One of the things that particularly struck me was Lorde’s approach to inclusivity in social movements:
"The above forms of human blindness [racism, sexism, heterosexism, homophobia] stem from the same root - an inability to recognize the notion of difference as a dynamic human force, one which is enriching rather than threatening to the defined self, when there are shared goals."
She, of course, was unfortunately in the position to hear a lot of white feminists dismissing her because she was black, and black people dismissing her because she was a feminist or a lesbian, and so on – and to see how destructive such attitudes are when it comes toward reaching what should be shared goals. While trans people don’t come up in this volume, given the recent prominence of TERF discourse I couldn’t help but think how the idea that differences between women and their experiences are important and good could be helpful*:
"If I participate, knowingly or otherwise, in my sister's oppression and she calls me on it, to answer her anger with my own...wastes energy. And yes, it is very difficult to stand still and listen to another woman's voice delineate an agony I do not share, or one to which I myself have contributed."
Or:
"Those of us who stand outside the circle of this society's definition of acceptable women...know that survival is not an academic skill. It is learning how to stand alone, unpopular and sometimes reviled, and how to make common cause with others identified as outside the structures…how to take our differences and make them strengths. For the master's tools will never dismantle the master's house."
(*Because no: Trans women and cis women are not exactly the same. But we experience overlapping kinds of oppressions - much as white and Black women, or straight and Sapphic women, or Black women and Black men, do - and would likewise be better off as allies than enemies!)
Notes from a trip to Russia
This is sort of a stream-of-consciousness reflection on a trip to the Soviet Union. The idea of dreaming about free healthcare after her return, and being struck by white people looking at her without learned animosity, was powerful. But also:
"The peoples of the Soviet Union...impress me as people who can not yet afford to be honest. When they can be they will either blossom into a marvel or sink into decay. What gets me about the United States is that it pretends to be honest and therefore has so little room to move toward hope."
Poetry is not a luxury
Now, a later section makes it obvious that the sentiment expressed by the title comes from Lorde’s own experience of being able to express herself more easily in poetry than in prose. But I would certainly agree to art (in general) not being a luxury, in that it can help to express the otherwise inexpressible and to imagine a different way of doing things.
“For within living structures defined by profit, by linear power, by institutional dehumanization, our feelings were not meant to survive. Kept around as unavoidable adjuncts or pleasant pastimes, feelings were expected to kneel to thought as women were expected to kneel to men…if what we need to dream, to move our spirits most deeply and directly toward and through promise, is discounted as a luxury, then we give up the core – the fountain – of our power, our womanness; we give up the future of our worlds. For there are no new ideas. There are only new ways of making them felt…”

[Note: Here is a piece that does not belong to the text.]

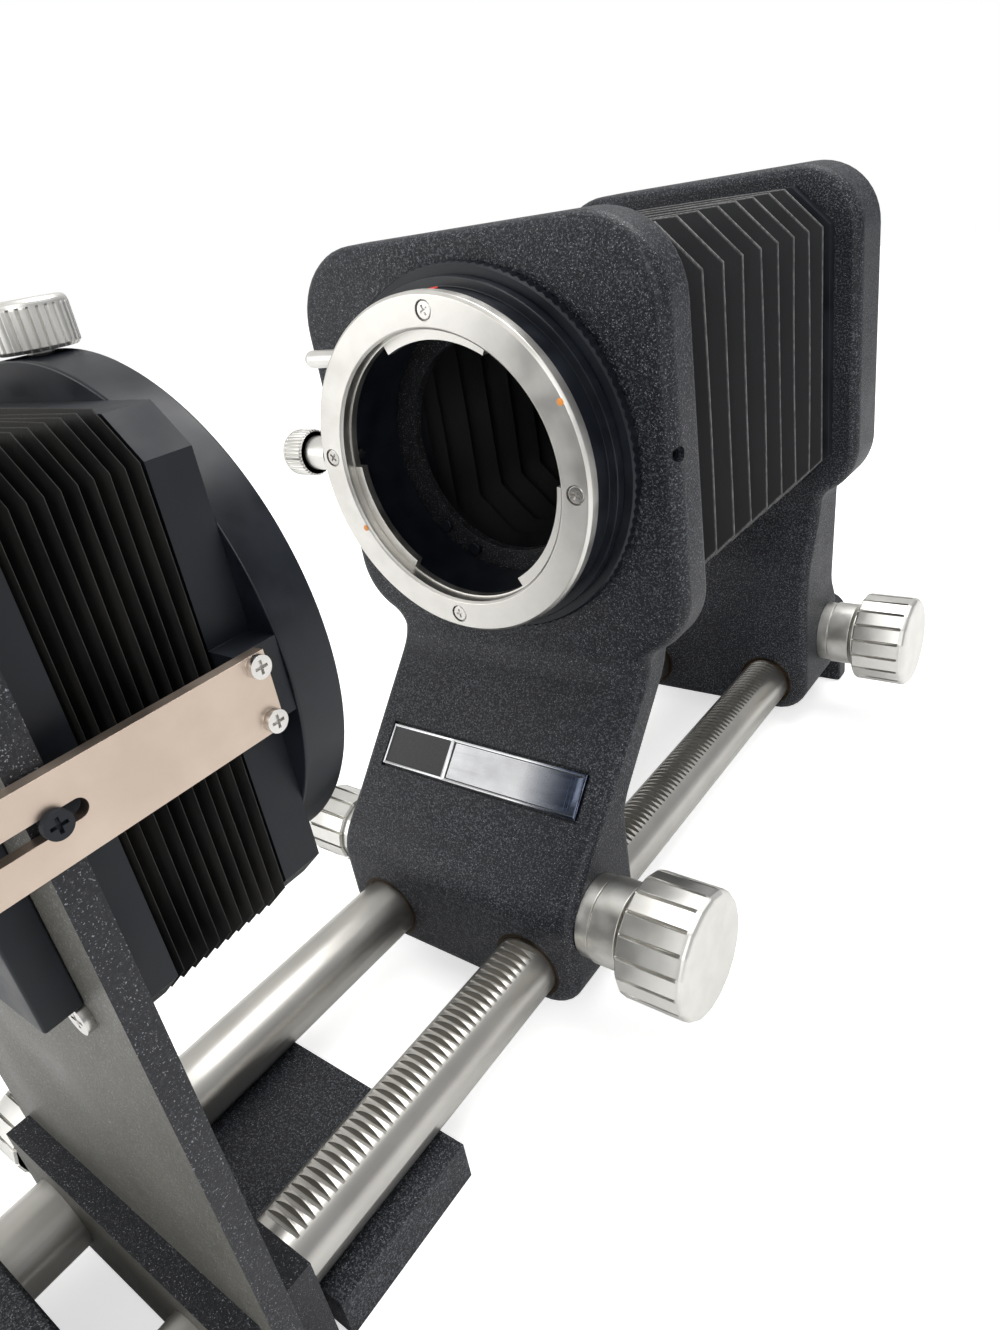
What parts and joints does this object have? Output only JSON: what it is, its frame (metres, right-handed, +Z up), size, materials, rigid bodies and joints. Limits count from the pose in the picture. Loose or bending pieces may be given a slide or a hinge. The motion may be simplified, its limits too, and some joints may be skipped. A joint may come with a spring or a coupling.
{
  "type": "macro bellows unit",
  "caption": "Macro bellows on two rails with rack-and-pinion standards, a lens mount ring, folding bellows, a camera mount and a slide-copying stage in front.",
  "frame": {"origin": "mouth of the tripod socket, in the bottom face of the tripod block, level with the feet", "axes": "+Y from the slide copier and lens side to the camera side along the rails, +Z up, +X towards the focus knobs"},
  "size_m": [0.1008, 0.256, 0.1448],
  "materials": {
    "wrinkle_paint": "matte wrinkle paint on die-cast alloy",
    "black_satin": "satin black anodised finish",
    "rod_steel": "ground steel, satin",
    "satin_aluminium": "turned aluminium, satin clear coat",
    "satin_chrome": "satin chrome over brass",
    "bush_brass": "turned brass",
    "bellows_cloth": "matt black folding cloth with worn ridges",
    "bar_metal": "warm champagne anodised strip",
    "opal": "opal diffusing sheet",
    "index_paint": "index paint"
  },
  "bodies": {
    "rails": {"rail_plain": "rod_steel", "rail_rack": "rod_steel", "rail_end_front": "wrinkle_paint", "rail_end_rear": "wrinkle_paint", "rail_end_screws": "satin_chrome", "tripod_block": "wrinkle_paint", "tripod_bush": "rod_steel", "tripod_block_screws": "satin_chrome"},
    "front_standard": {"front_standard": "wrinkle_paint", "front_rod_bushes": "bush_brass", "front_knob_collar": "satin_aluminium", "front_lock_pad": "bush_brass", "nameplate": "satin_chrome", "lens_mount_ring": "satin_chrome", "lens_mount_screws": "satin_chrome", "lens_mount_collar": "black_satin", "lens_mount_index_dots": "index_paint", "lens_mount_set_screw": "black_satin", "light_baffle": "black_satin", "baffle_screws": "black_satin", "front_bellows_frame": "black_satin", "main_bellows": "bellows_cloth", "bellows_frame_screws_front": "rod_steel"},
    "front_focus": {"front_pinion": "rod_steel", "front_focus_knob": "satin_aluminium", "front_knob_set_screw": "black_satin"},
    "front_lock": {"front_lock_screw": "rod_steel", "front_lock_knob": "satin_aluminium"},
    "lens_ring": {"lens_mount_knurled_ring": "black_satin"},
    "lens_lock": {"lens_mount_lock_knob": "satin_aluminium"},
    "lens_release": {"lens_release_button": "satin_chrome"},
    "rear_standard": {"rear_standard": "wrinkle_paint", "rear_rod_bushes": "bush_brass", "rear_knob_collar": "satin_aluminium", "rear_lock_pad": "bush_brass", "rear_bellows_frame": "black_satin", "bellows_frame_screws_rear": "rod_steel", "camera_mount_seat": "black_satin"},
    "rear_focus": {"rear_pinion": "rod_steel", "rear_focus_knob": "satin_aluminium", "rear_knob_set_screw": "black_satin"},
    "rear_lock": {"rear_lock_screw": "rod_steel", "rear_lock_knob": "satin_aluminium"},
    "camera_mount": {"camera_mount_sleeve": "rod_steel", "camera_mount_ring": "satin_chrome", "camera_mount_screws": "satin_chrome"},
    "camera_lock": {"camera_mount_lock": "satin_aluminium"},
    "copier_stage": {"copier_carrier": "wrinkle_paint", "copier_panel_screws": "satin_chrome", "copier_gate": "black_satin", "copier_diffuser": "opal", "copier_front_frame": "black_satin", "copier_bar_clamps": "black_satin"},
    "copier_clamp": {"copier_clamp_knob": "satin_aluminium"},
    "copier_adapter": {"copier_adapter_frame": "black_satin", "copier_adapter_ring": "black_satin", "copier_side_bars": "bar_metal", "copier_bar_screws": "satin_chrome", "copier_bellows": "bellows_cloth"},
    "copier_lens_lock": {"copier_adapter_knob": "satin_aluminium"}
  },
  "joints": [
    {"name": "front_slide", "type": "slide", "parent": "rails", "child": "front_standard", "axis": [0, 1, 0], "range_m": [-0.033, 0.036], "deforming": ["main_bellows"]},
    {"name": "front_focus_turn", "type": "hinge", "parent": "front_standard", "child": "front_focus", "pos_m": [0.0475, 0.058, 0.0235], "axis": [1, 0, 0], "range_deg": [-540, 500]},
    {"name": "front_lock_turn", "type": "hinge", "parent": "front_standard", "child": "front_lock", "pos_m": [-0.037, 0.058, 0.0235], "axis": [1, 0, 0], "range_deg": [-90, 90]},
    {"name": "lens_ring_turn", "type": "hinge", "parent": "front_standard", "child": "lens_ring", "pos_m": [0, 0.0811, 0.1045], "axis": [0, 1, 0], "range_deg": [-45, 45]},
    {"name": "lens_lock_turn", "type": "hinge", "parent": "front_standard", "child": "lens_lock", "pos_m": [-0.04, 0.0761, 0.1063], "axis": [1, 0, 0], "range_deg": [-180, 180]},
    {"name": "lens_release_push", "type": "slide", "parent": "front_standard", "child": "lens_release", "axis": [1, 0, 0], "range_m": [0, 0.0015], "stiffness_N_per_m": 600, "springref_m": -0.001},
    {"name": "rear_slide", "type": "slide", "parent": "rails", "child": "rear_standard", "axis": [0, 1, 0], "range_m": [-0.026, 0.002]},
    {"name": "rear_focus_turn", "type": "hinge", "parent": "rear_standard", "child": "rear_focus", "pos_m": [0.0475, 0.1865, 0.0235], "axis": [1, 0, 0], "range_deg": [-60, 390]},
    {"name": "rear_lock_turn", "type": "hinge", "parent": "rear_standard", "child": "rear_lock", "pos_m": [-0.037, 0.1865, 0.0235], "axis": [1, 0, 0], "range_deg": [-90, 90]},
    {"name": "camera_mount_turn", "type": "hinge", "parent": "rear_standard", "child": "camera_mount", "pos_m": [0, 0.1925, 0.1045], "axis": [0, 1, 0], "range_deg": [0, 90]},
    {"name": "camera_lock_turn", "type": "hinge", "parent": "rear_standard", "child": "camera_lock", "pos_m": [-0.042, 0.18695, 0.1045], "axis": [1, 0, 0], "range_deg": [-180, 180]},
    {"name": "copier_slide", "type": "slide", "parent": "rails", "child": "copier_stage", "axis": [0, 1, 0], "range_m": [-0.01, 0.002]},
    {"name": "copier_clamp_turn", "type": "hinge", "parent": "copier_stage", "child": "copier_clamp", "pos_m": [-0.039, -0.0235, 0.0135], "axis": [1, 0, 0], "range_deg": [-90, 90]},
    {"name": "copier_adapter_slide", "type": "slide", "parent": "copier_stage", "child": "copier_adapter", "axis": [0, 1, 0], "range_m": [-0.002, 0.005], "deforming": ["copier_bellows"]},
    {"name": "copier_lens_lock_turn", "type": "hinge", "parent": "copier_adapter", "child": "copier_lens_lock", "pos_m": [0, 0.0075, 0.141], "axis": [0, 0, 1], "range_deg": [-180, 180]}
  ],
  "couplings": [
    {"joint": "front_focus_turn", "follows": "front_slide", "rad_per_m": -250},
    {"joint": "rear_focus_turn", "follows": "rear_slide", "rad_per_m": -250}
  ]
}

The transformation of silence into language and action
"that visibility which makes us most vulnerable is that which also is the source of our greatest strength. Because the machine will try to grind you into dust anyway, whether or not we speak. We can sit in our corners mute forever while our sisters and our selves are wasted, while our children are distorted and destroyed, while our earth is poisoned; we can sit in our safe corners...and will still be no less afraid."
Scratching the surface: Some notes on barriers to women and loving
This essay focuses on the (artificial) conflict between Black men, Black straight women, and Black lesbians:
“The distortion of relationship which says ‘I disagree with you, so I must destroy you’ leaves us as Black people with basically uncreative victories…This kind of action is a prevalent error among oppressed peoples. It is based upon the false notion that there is only a limited and particular amount of freedom that must be divided between us.”
Uses of the erotic: The erotic as power
“The erotic has often been misnamed by men and used against women…For this reason, we have often turned away from the exploration and consideration of the erotic as a source of power and information, confusing it with its opposite, the pornographic. But pornography is a direct denial of the power of the erotic, for it…emphasizes sensation without feeling.”
By “the erotic” Lorde instead means a conjunction of the sensual with what I guess you could call “life force”. As such, it is something that can be – but doesn’t HAVE to be – directly sexual.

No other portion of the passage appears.